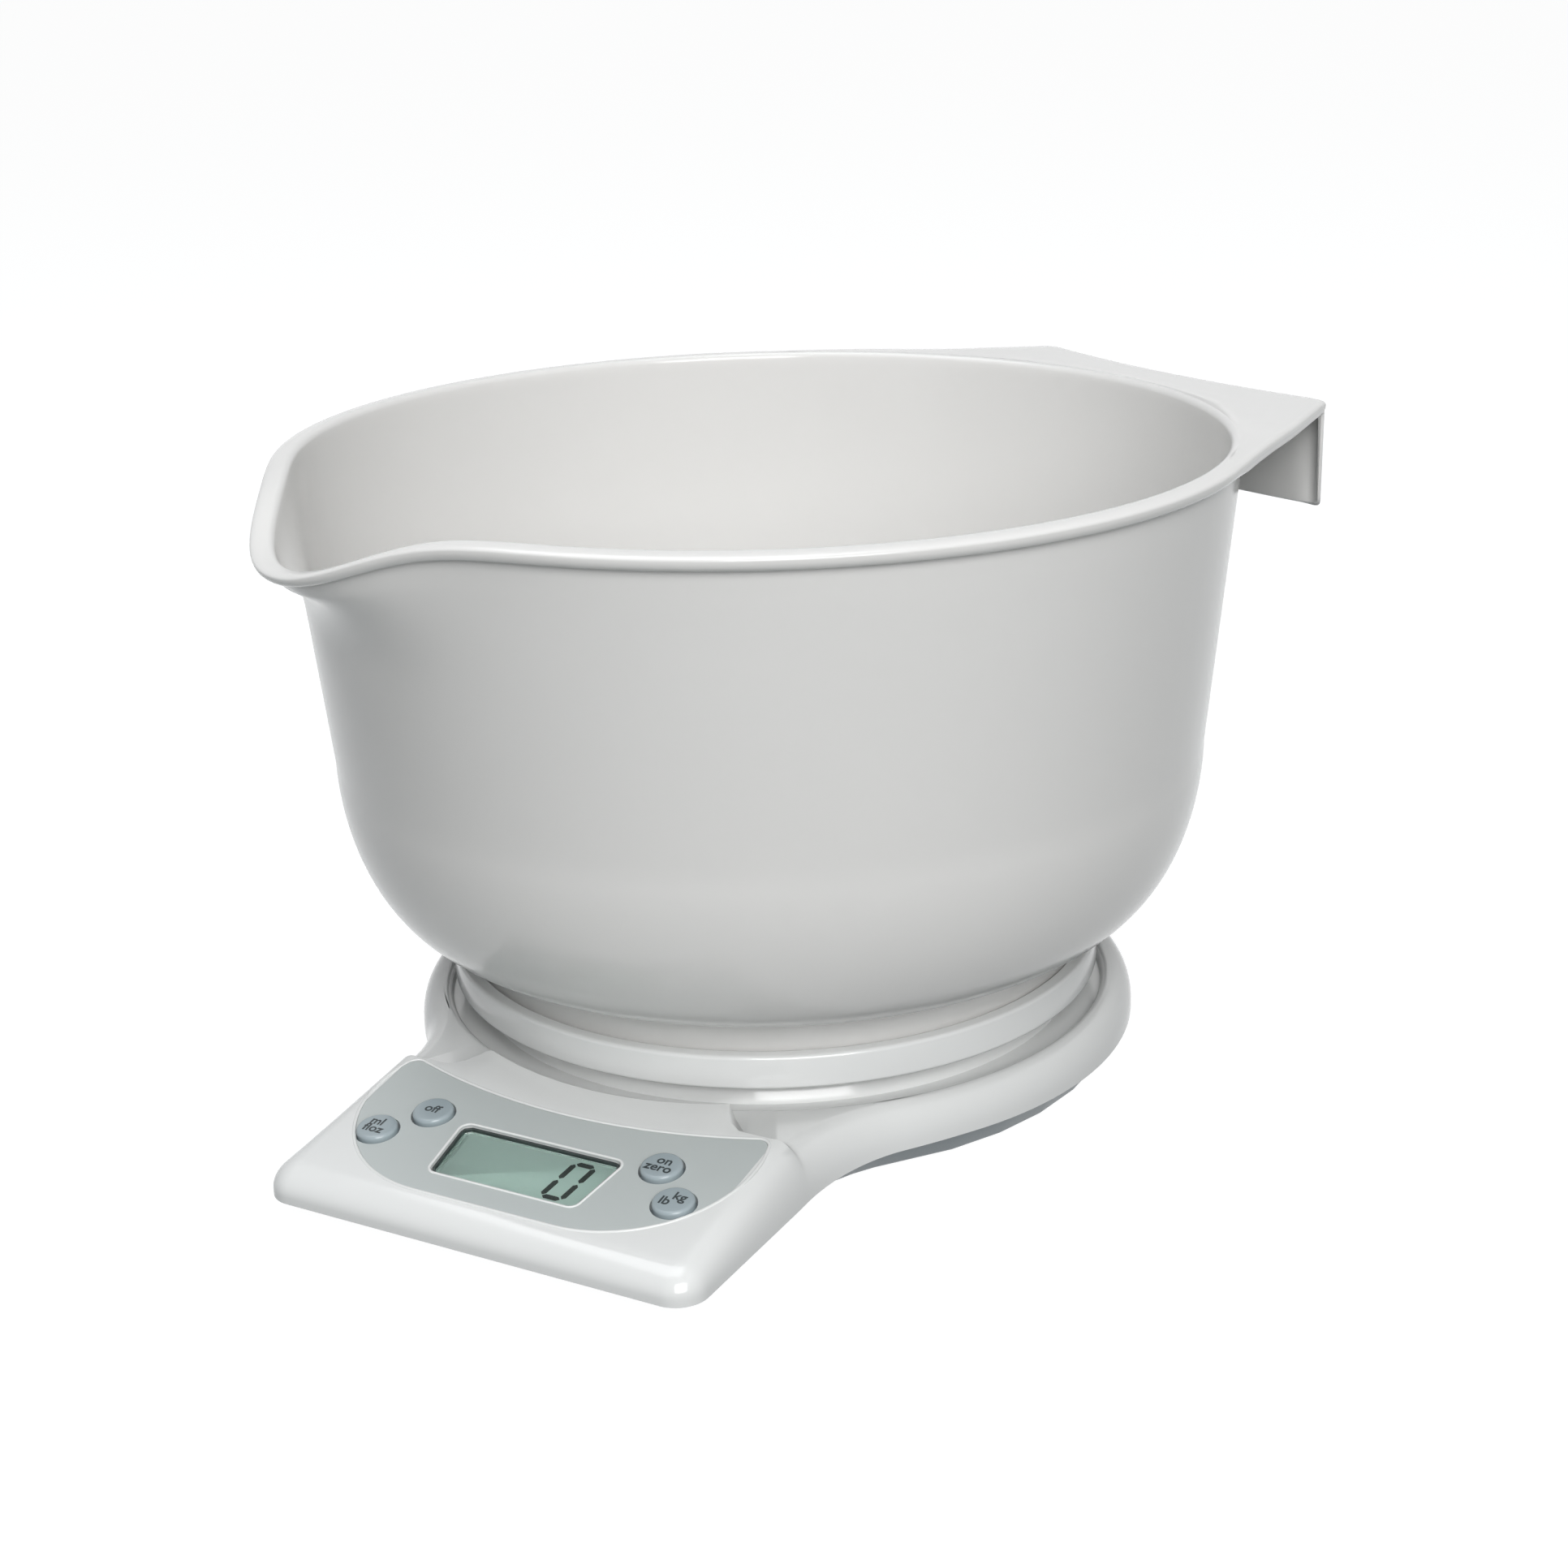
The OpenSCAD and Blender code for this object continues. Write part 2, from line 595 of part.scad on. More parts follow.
module platter_bracket() color("#b4b8bc") difference() {
    union() {
        translate([0, 0, bracket_z]) cylinder(r = bracket_r, h = bracket_t, $fn = fine);
        translate([cell_end - cell_seat_len, -cell_w / 2, cell_top])
            cube([cell_seat_len, cell_w, bracket_pad_h + bracket_t]);
    }
    for (x = cell_holes) translate([x, 0, cell_top - lap]) {
        cylinder(r = bracket_screw[2] + fit, h = bracket_top - cell_top + 2 * lap, $fn = small);
        translate([0, 0, lap + bracket_top - cell_top - bracket_screw[1]])
            cylinder(r1 = bracket_screw[2] + fit, r2 = bracket_screw[0] + snug,
                     h = bracket_screw[1], $fn = small);
    }
    for (a = [90, 210, 330]) rotate([0, 0, a]) translate([boss_circle_r, 0, bracket_z - lap]) {
        cylinder(r = platter_screw[2] + fit, h = bracket_t + 2 * lap, $fn = small);
        translate([0, 0, lap]) cylinder(r1 = platter_screw[0] + snug, r2 = platter_screw[2] + snug,
                                        h = platter_screw[1], $fn = small);
    }
}

module bracket_screws() color("#9ea2a6")
    for (x = cell_holes) translate([x, 0, bracket_top]) mirror([0, 0, 1])
        csk_screw(bracket_screw, bracket_top - cell_top + screw_depth);

module platter_screws() color("#9ea2a6")
    for (a = [90, 210, 330]) rotate([0, 0, a])
        translate([boss_circle_r, 0, bracket_z]) csk_screw(platter_screw, bracket_t + boss_h);

module platter() color("#e2e1dd") difference() {
    union() {
        rotate_extrude($fn = fine) polygon([
            [0, platter_under], [seat_r, platter_under], [seat_r, platter_z],
            [platter_r - 0.7, platter_z], [platter_r, platter_z + 0.7],
            [platter_r, platter_top - 1.4], [platter_r - 0.4, platter_top - 0.4],
            [platter_r - 1.4, platter_top], [seat_r + 0.5, platter_top],
            [seat_r, platter_top - 0.5], [seat_r, seat_z], [0, seat_z]]);
        for (a = [90, 210, 330]) rotate([0, 0, a]) translate([boss_circle_r, 0, bracket_top])
            cylinder(r = 3.6, h = boss_h + lap, $fn = small);
        for (a = [15 : 30 : 345]) rotate([0, 0, a])
            translate([boss_circle_r + 8, -0.7, platter_under - platter_rib_h])
                cube([seat_r - boss_circle_r - 9, 1.4, platter_rib_h + lap]);
    }
    for (a = [90, 210, 330]) rotate([0, 0, a]) translate([boss_circle_r, 0, bracket_top - lap])
        cylinder(r = platter_screw[2] + bite, h = boss_h + lap + 0.8, $fn = small);
}

// ---------------------------------------------------------------- bowl
rim_z = seat_z + bowl_h;
knee_z = seat_z + knee_h;
body_low = seat_z + foot_ring_h;
foot_gap = 0.4;
foot_r = seat_r - foot_gap;
bowl_base_r = foot_r + base_ledge;
bowl_n = 84;
side_top_z = rim_z - lip_h;
side_r = mouth_r + bowl_wall;

function spout_bump(a) = exp(-pow(abs(a > 180 ? a - 360 : a) / spout_half_angle, 2.2));
// One row of the bowl: a is measured from the spout, f is the spout's share.
function bowl_row(r, z, f) = [for (i = [0 : bowl_n - 1])
    let (a = 360 * i / bowl_n, b = f * spout_bump(a), q = r + spout_reach * b)
    [q * sin(a), -q * cos(a), z - spout_dip * b * f]];
function swell(z) = ease((z - rim_z + spout_depth) / spout_depth);
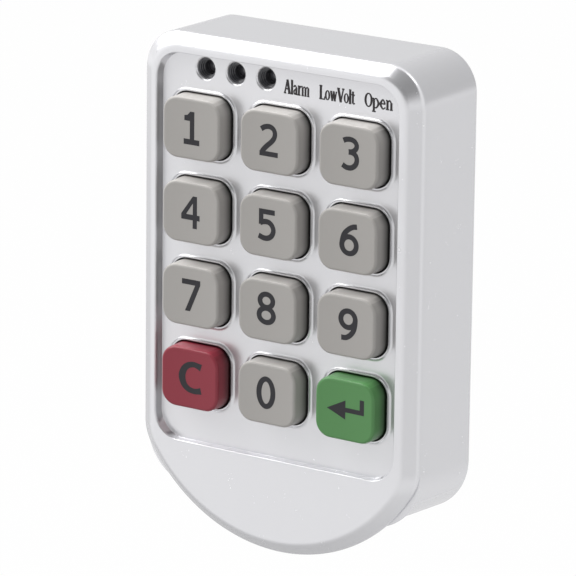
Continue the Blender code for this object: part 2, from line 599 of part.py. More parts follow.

=====

> _What you need to do_
Restate the whole listing exactly, leaving out nothing.

> _Expected answer_
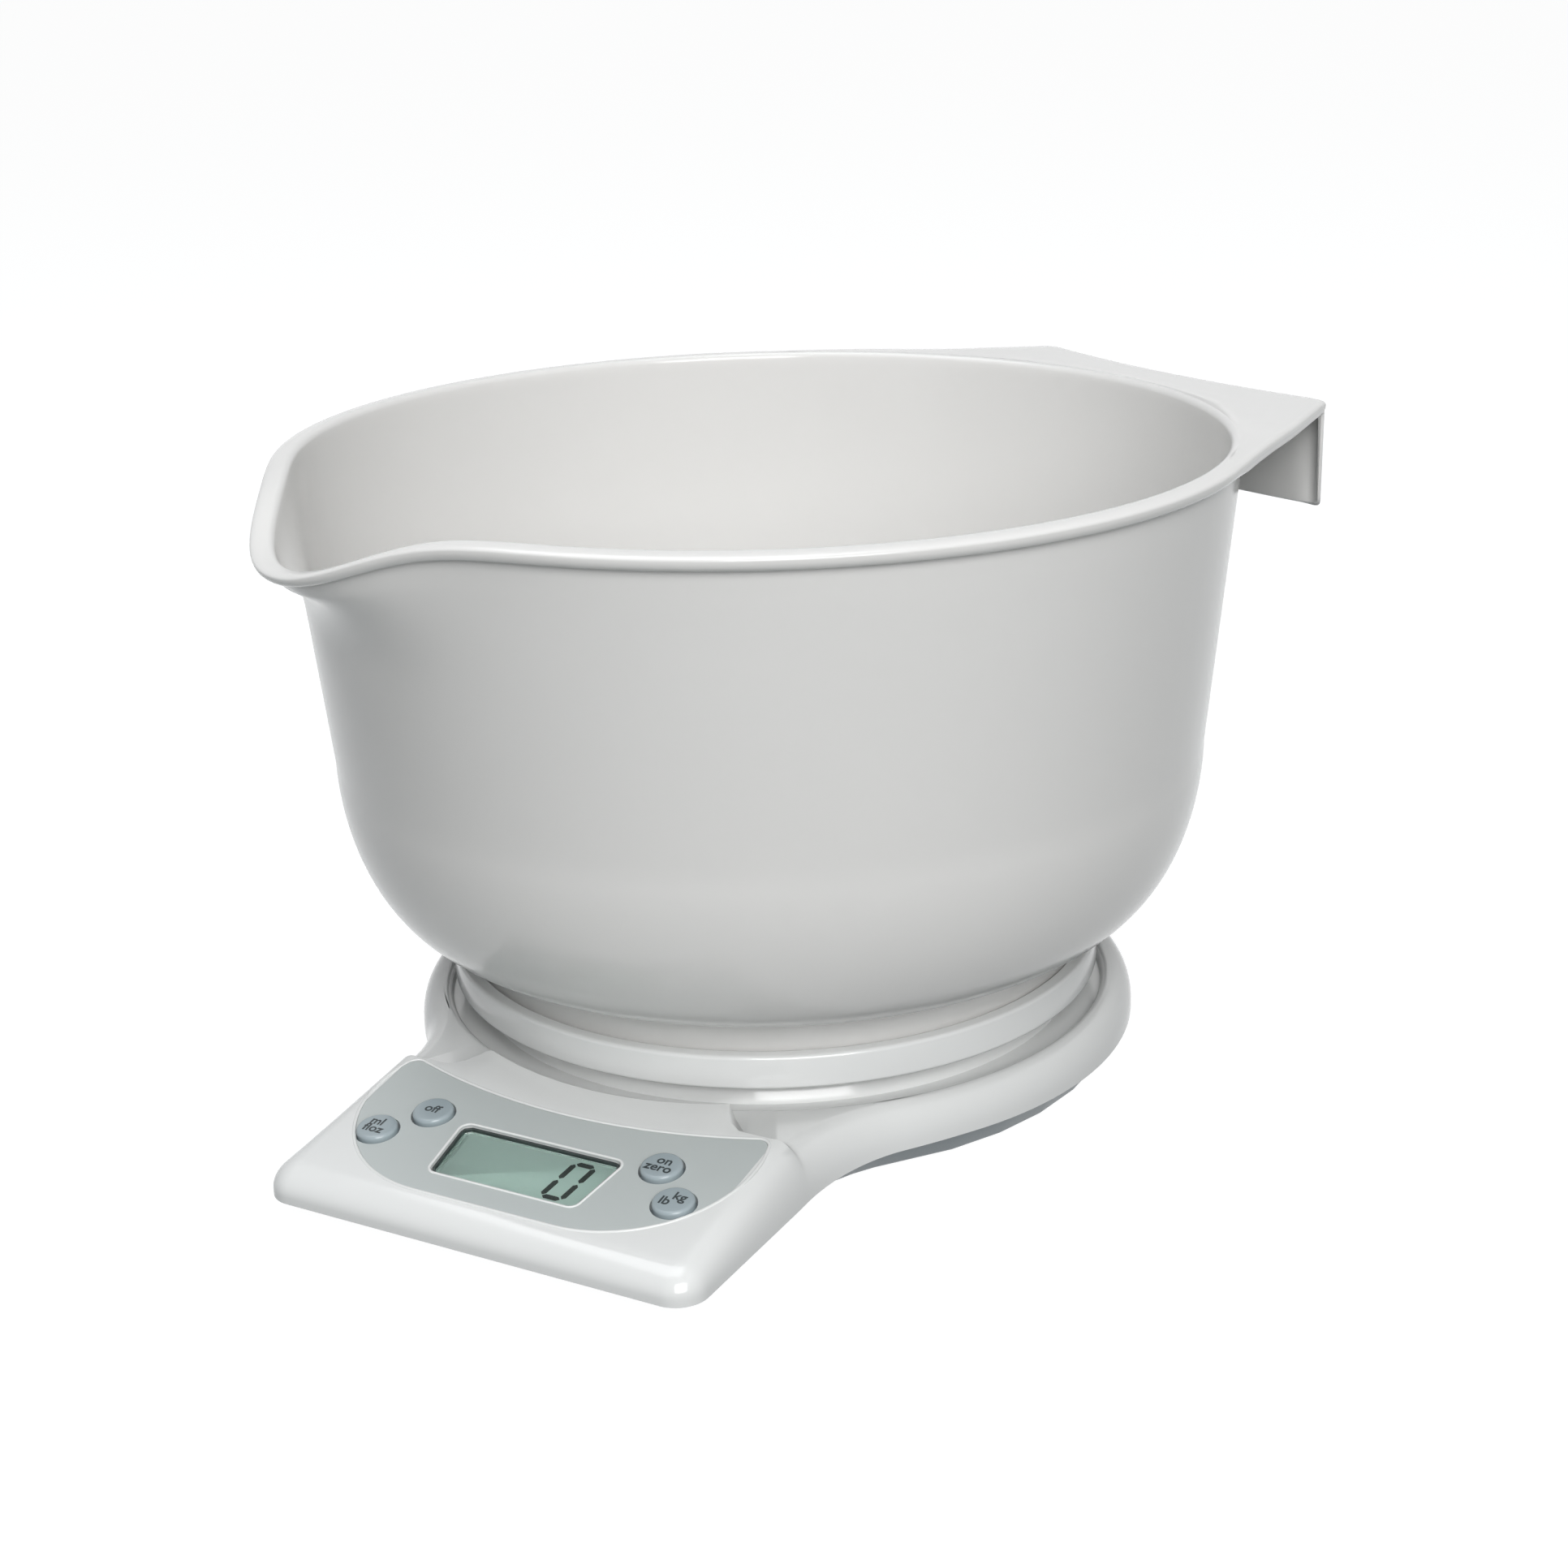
The OpenSCAD and Blender code for this object continues. Write part 2, from line 595 of part.scad on. More parts follow.
module platter_bracket() color("#b4b8bc") difference() {
    union() {
        translate([0, 0, bracket_z]) cylinder(r = bracket_r, h = bracket_t, $fn = fine);
        translate([cell_end - cell_seat_len, -cell_w / 2, cell_top])
            cube([cell_seat_len, cell_w, bracket_pad_h + bracket_t]);
    }
    for (x = cell_holes) translate([x, 0, cell_top - lap]) {
        cylinder(r = bracket_screw[2] + fit, h = bracket_top - cell_top + 2 * lap, $fn = small);
        translate([0, 0, lap + bracket_top - cell_top - bracket_screw[1]])
            cylinder(r1 = bracket_screw[2] + fit, r2 = bracket_screw[0] + snug,
                     h = bracket_screw[1], $fn = small);
    }
    for (a = [90, 210, 330]) rotate([0, 0, a]) translate([boss_circle_r, 0, bracket_z - lap]) {
        cylinder(r = platter_screw[2] + fit, h = bracket_t + 2 * lap, $fn = small);
        translate([0, 0, lap]) cylinder(r1 = platter_screw[0] + snug, r2 = platter_screw[2] + snug,
                                        h = platter_screw[1], $fn = small);
    }
}

module bracket_screws() color("#9ea2a6")
    for (x = cell_holes) translate([x, 0, bracket_top]) mirror([0, 0, 1])
        csk_screw(bracket_screw, bracket_top - cell_top + screw_depth);

module platter_screws() color("#9ea2a6")
    for (a = [90, 210, 330]) rotate([0, 0, a])
        translate([boss_circle_r, 0, bracket_z]) csk_screw(platter_screw, bracket_t + boss_h);

module platter() color("#e2e1dd") difference() {
    union() {
        rotate_extrude($fn = fine) polygon([
            [0, platter_under], [seat_r, platter_under], [seat_r, platter_z],
            [platter_r - 0.7, platter_z], [platter_r, platter_z + 0.7],
            [platter_r, platter_top - 1.4], [platter_r - 0.4, platter_top - 0.4],
            [platter_r - 1.4, platter_top], [seat_r + 0.5, platter_top],
            [seat_r, platter_top - 0.5], [seat_r, seat_z], [0, seat_z]]);
        for (a = [90, 210, 330]) rotate([0, 0, a]) translate([boss_circle_r, 0, bracket_top])
            cylinder(r = 3.6, h = boss_h + lap, $fn = small);
        for (a = [15 : 30 : 345]) rotate([0, 0, a])
            translate([boss_circle_r + 8, -0.7, platter_under - platter_rib_h])
                cube([seat_r - boss_circle_r - 9, 1.4, platter_rib_h + lap]);
    }
    for (a = [90, 210, 330]) rotate([0, 0, a]) translate([boss_circle_r, 0, bracket_top - lap])
        cylinder(r = platter_screw[2] + bite, h = boss_h + lap + 0.8, $fn = small);
}

// ---------------------------------------------------------------- bowl
rim_z = seat_z + bowl_h;
knee_z = seat_z + knee_h;
body_low = seat_z + foot_ring_h;
foot_gap = 0.4;
foot_r = seat_r - foot_gap;
bowl_base_r = foot_r + base_ledge;
bowl_n = 84;
side_top_z = rim_z - lip_h;
side_r = mouth_r + bowl_wall;

function spout_bump(a) = exp(-pow(abs(a > 180 ? a - 360 : a) / spout_half_angle, 2.2));
// One row of the bowl: a is measured from the spout, f is the spout's share.
function bowl_row(r, z, f) = [for (i = [0 : bowl_n - 1])
    let (a = 360 * i / bowl_n, b = f * spout_bump(a), q = r + spout_reach * b)
    [q * sin(a), -q * cos(a), z - spout_dip * b * f]];
function swell(z) = ease((z - rim_z + spout_depth) / spout_depth);
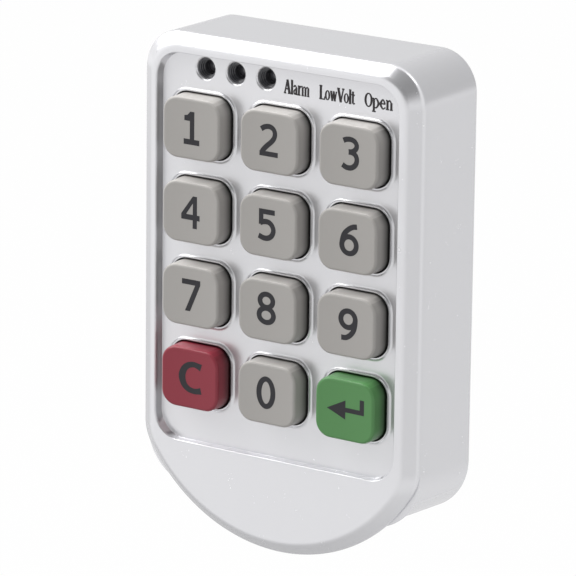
Continue the Blender code for this object: part 2, from line 599 of part.py. More parts follow.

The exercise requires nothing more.